Information booths were set up by the Filipino Patriots, CAPT (Third-World Peoples’ Anti-imperialist Committee), the Organization to Fight for the Democratic Rights of Immigrants (OFDRI), the Indian Peoples Association in North America (IPANA), the Union of Injured Workers, Lancia-Bravo strikers, Labour Rights for Domestic Servants and Asianadian.

The Peoples Players presented a short play called “Unity” from Eight Men Speak, which was originally produced in Toronto in 1933.

Across the country

An IWA woodworker spoke at the meeting in Vancouver about the contract negotiations.

From the Farmworkers Organizing Committee, a representative described working conditions and their struggle to build a union. A spokesman from IPANA pointed out that May Day is a national holiday in India. The 90 people at the meeting contributed money for the legal expenses of the Simon Fraser 18.

May Day in Winnipeg was the occasion for working people, community groups, students and Franco-Manitobans to learn from each other about the fight against their common enemy.

A representative of the support committee to stop the shutdowns of community clinics emphasized the importance of a united fight back to beat budget cuts.

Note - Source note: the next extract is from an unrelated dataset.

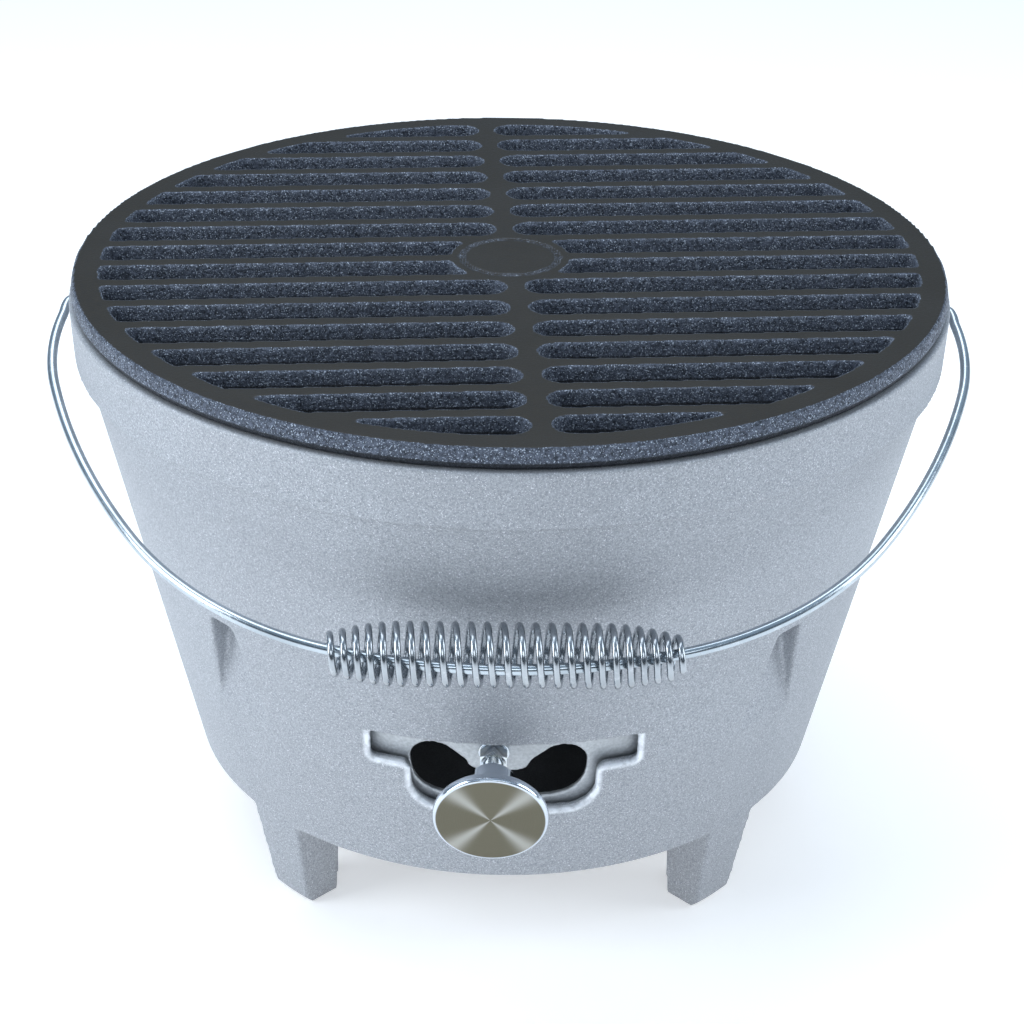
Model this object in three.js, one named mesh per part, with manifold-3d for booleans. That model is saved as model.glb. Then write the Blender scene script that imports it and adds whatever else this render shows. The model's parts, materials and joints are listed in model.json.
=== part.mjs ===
// Portable tabletop charcoal grill: a cast aluminium bowl on four legs, a cast iron cooking
// grate, a charcoal grate, a sliding air damper with its knob, and a wire bail with a coil grip.
// Millimetres, +Z up, front at -Y. The origin is the middle of the whole grill's footprint on the
// table; the bowl's axis lies a little behind it, because the bail stands out in front.
import * as THREE from 'three';
import { mergeVertices } from 'three/addons/utils/BufferGeometryUtils.js';
import Module from 'manifold-3d';

const wasm = await Module();
wasm.setup();

// ---- driving dimensions -------------------------------------------------------------------
const ROUND = 120;                  // facets round the large turned surfaces
const GAP = 0.3;                    // clearance between touching pieces
const AXIS_Y = 7.6;                 // the bowl's axis, behind the middle of the footprint

const GRATE_TOP = 246;              // overall height
const GRATE_RADIUS = 170;
const GRATE_RIM_DEPTH = 8.2;
const GRATE_DEPTH = 14;
const SLOT_ROWS = 16;
const SLOT_PITCH = 20.25;
const SLOT_WIDTH = 13.1;
const SLOT_CIRCLE = 159.5;
const STEP_RADIUS = 161.3;          // the step under the rim that centres the grate in the bowl
const CENTRE_RIB = 8;
const BOSS_RADIUS = 24;
const GRATE_TURN = 4.3;             // degrees the grate lies turned in the bowl

const FLANGE_TOP = GRATE_TOP - GRATE_RIM_DEPTH - GAP;
const FLANGE_RADIUS = 172;
const FLANGE_LOW_RADIUS = 171;
const FLANGE_BOTTOM = 215;
const CONE_TOP = 212;
const CONE_TOP_RADIUS = 166.8;
const CONE_SLOPE = 0.22;            // radius lost per millimetre of depth
const BASE_Z = 40;
const FLOOR = 6;
const WALL = 5;
const EDGE_ROUND = 3;

const LEG_ANGLES = [45, 135, 225, 315];
const LEG_TOP_HALF = 13;
const LEG_TIP_HALF = 9.7;
const LEG_TIP_RADIUS = 122;
const LEG_DEPTH = 24;

const DENT_TOP = 140.5;
const DENT_LOW = 90;
const DENT_TOP_HALF = 6;
const DENT_SPREAD = 0.195;          // half-width gained per millimetre of depth
const DENT_FLOOR = 140.6;           // distance of the dent's flat floor from the axis
const LEDGE_WALL = 4;
const STRIP_HALF = 14;
const STRIP_TOP = 97;

const BEYOND = 200;                   // a distance outside everything, for cutters

const VENT_NEAR = 120;                // the vent's cutter starts inside the bowl
const VENT_TOP = 112;
const VENT_EAR_HALF = 50;
const VENT_EAR_LOW = 98.5;
const VENT_HALF = 34.5;
const VENT_LOW = 78;
const VENT_CORNER = 11;
const VENT_ROUND = 2;                 // small corners at the ends of the ears
const VENT_SHOULDER = 4;              // concave corners under the ears

const PLATE_TOP = 119;
const PLATE_LOW = 70;
const PLATE_FROM = -21;               // degrees either side of the stud
const PLATE_TO = 24;
const PLATE_THICK = 2.5;
const PLATE_GAP = 0.5;
const RAIL_HALF_ANGLE = 38;
const RAIL = 3;
const RAIL_LIP = 4;
const RAIL_WALL = 2.5;

const HOLE_TOP = 107.5;               // the plate's opening, seen along the bowl's radius
const HOLE_LOW = 81.5;
const HOLE_HALF = 33;
const HOLE_SHIFT = 1.5;               // the stud stands a little left of the opening's middle
const LOBE_RADIUS = 9;
const TONGUE_HALF = 11.5;
const TONGUE_LOW = 95.2;

const STUD_Z = 104.5;                // height where the stud's axis meets the cone
const STUD_AZIMUTH = -1.5;
const STUD_RADIUS = 3;
const STUD_HOLE = 3.3;
const STUD_END = 20;
const NUT_FLATS = 10;
const NUT_THICK = 5;
const HEAD_THICK = 4;
const WASHER_RADIUS = 5.8;
const WASHER_THICK = 1.5;
const KNOB_BACK = 8.8;                  // where the collar starts, past a bare stretch of thread
const KNOB_FACE = 30;               // distance of the knob's face from the cone
const KNOB_RADIUS = 21;
const KNOB_DISC = 4.5;
const COLLAR_RADIUS = 8.3;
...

Other speeches were given by a Franco-Manitoban student, a miner at Inco’s Thompson installations, and by a League representative.

The 35 participants greatly appreciated the League’s slide show on the history of the Winnipeg General Strike.

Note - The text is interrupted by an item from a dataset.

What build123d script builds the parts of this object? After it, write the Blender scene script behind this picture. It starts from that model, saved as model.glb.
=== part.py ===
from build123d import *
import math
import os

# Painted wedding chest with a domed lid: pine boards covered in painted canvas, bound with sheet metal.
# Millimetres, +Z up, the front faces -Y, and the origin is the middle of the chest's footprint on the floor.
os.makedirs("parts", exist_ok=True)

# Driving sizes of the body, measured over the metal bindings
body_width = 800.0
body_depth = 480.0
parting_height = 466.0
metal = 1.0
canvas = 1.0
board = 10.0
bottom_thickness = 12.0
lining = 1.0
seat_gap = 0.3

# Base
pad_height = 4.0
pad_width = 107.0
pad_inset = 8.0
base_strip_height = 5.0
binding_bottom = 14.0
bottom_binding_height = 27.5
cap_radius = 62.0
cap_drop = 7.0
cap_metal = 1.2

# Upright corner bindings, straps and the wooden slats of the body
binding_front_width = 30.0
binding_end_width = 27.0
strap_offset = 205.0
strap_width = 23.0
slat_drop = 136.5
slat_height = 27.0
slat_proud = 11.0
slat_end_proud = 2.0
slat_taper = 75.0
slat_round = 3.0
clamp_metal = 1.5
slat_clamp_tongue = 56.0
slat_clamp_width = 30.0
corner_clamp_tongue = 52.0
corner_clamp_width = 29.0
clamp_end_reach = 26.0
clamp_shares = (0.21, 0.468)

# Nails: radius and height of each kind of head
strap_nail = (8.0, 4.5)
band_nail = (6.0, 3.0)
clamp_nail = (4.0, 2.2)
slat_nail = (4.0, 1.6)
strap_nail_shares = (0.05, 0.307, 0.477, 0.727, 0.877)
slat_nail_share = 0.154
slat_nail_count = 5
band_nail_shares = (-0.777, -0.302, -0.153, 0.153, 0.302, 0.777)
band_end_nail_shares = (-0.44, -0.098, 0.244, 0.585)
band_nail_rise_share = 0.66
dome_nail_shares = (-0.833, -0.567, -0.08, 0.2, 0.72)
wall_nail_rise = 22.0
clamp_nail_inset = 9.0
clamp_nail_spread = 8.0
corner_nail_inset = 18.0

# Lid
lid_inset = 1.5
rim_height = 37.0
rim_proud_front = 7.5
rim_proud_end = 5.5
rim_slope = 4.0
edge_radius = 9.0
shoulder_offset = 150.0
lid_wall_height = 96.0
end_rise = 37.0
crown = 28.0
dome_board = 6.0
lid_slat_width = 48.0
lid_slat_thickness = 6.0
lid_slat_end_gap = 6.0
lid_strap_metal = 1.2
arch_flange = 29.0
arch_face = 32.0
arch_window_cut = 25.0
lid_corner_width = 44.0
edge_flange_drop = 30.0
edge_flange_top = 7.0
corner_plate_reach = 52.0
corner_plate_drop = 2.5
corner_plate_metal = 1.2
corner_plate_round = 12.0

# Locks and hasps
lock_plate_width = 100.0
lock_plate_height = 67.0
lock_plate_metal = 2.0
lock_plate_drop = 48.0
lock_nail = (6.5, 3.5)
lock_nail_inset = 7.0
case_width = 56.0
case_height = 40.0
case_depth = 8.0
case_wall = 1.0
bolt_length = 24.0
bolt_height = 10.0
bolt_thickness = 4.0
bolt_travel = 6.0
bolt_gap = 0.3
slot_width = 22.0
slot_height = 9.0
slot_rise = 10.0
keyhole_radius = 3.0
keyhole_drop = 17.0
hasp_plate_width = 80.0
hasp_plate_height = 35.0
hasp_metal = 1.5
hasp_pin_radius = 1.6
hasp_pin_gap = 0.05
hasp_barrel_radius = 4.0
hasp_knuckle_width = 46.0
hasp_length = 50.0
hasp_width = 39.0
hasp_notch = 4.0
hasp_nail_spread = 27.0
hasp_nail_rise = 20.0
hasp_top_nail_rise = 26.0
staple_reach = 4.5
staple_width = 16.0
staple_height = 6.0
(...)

210 people from Quebec City and the surrounding area attended the League meeting in this provincial capital. The participants gave a standing ovation to a speech by an ex-PQ militant. She explained that through her own experience she saw the PQ doesn’t fight national oppression in the least and doesn’t represent the working class.

The workers, unemployed and students present heard a Sudbury Franco-Ontarian woman talk about the role women play in the support committee for the Inco strikers.

A striker from Cables Industriels, a Quebec City area factory, explained how he came to see that the League is the only organization capable of supporting and directing both immediate struggles and the fight to do away with the capitalist system.

The meeting ended with the singing of “Forge Our Party” and the “International”, led by the Thetford Mines cultural group (from a small mining town in southern Quebec) and the Chant du People (The Voice of the People). The songs were taken up by the whole audience.

There were also meetings in Rouyn, Three Rivers, Seven Islands. All together the meetings attracted 145 people.

Fifty-five people came from different parts of New Brunswick to the Moncton meeting, where they heard an unemployed worker explain the importance of broadening the struggle against Bill C-14 through the Maritimes and across the country.

At the first communist meeting held in Halifax in over 30 years, a representative of the Black Youth Organization, one of four speakers, gave examples of the national oppression of Blacks in Canada. He pointed out that the small reforms won in the civil rights movement are all being reversed.

He said to the white workers in the audience, “We must mutually support each other because we are all ripped off by the same guys.”

A member of the unemployed committee in Bathurst, New Brunswick, described how they mobilized 1000 people to demonstrate against Bill C-14 in February.

There were about 30 people present. A Black youth said, “I think the meeting gave the people a great lift.”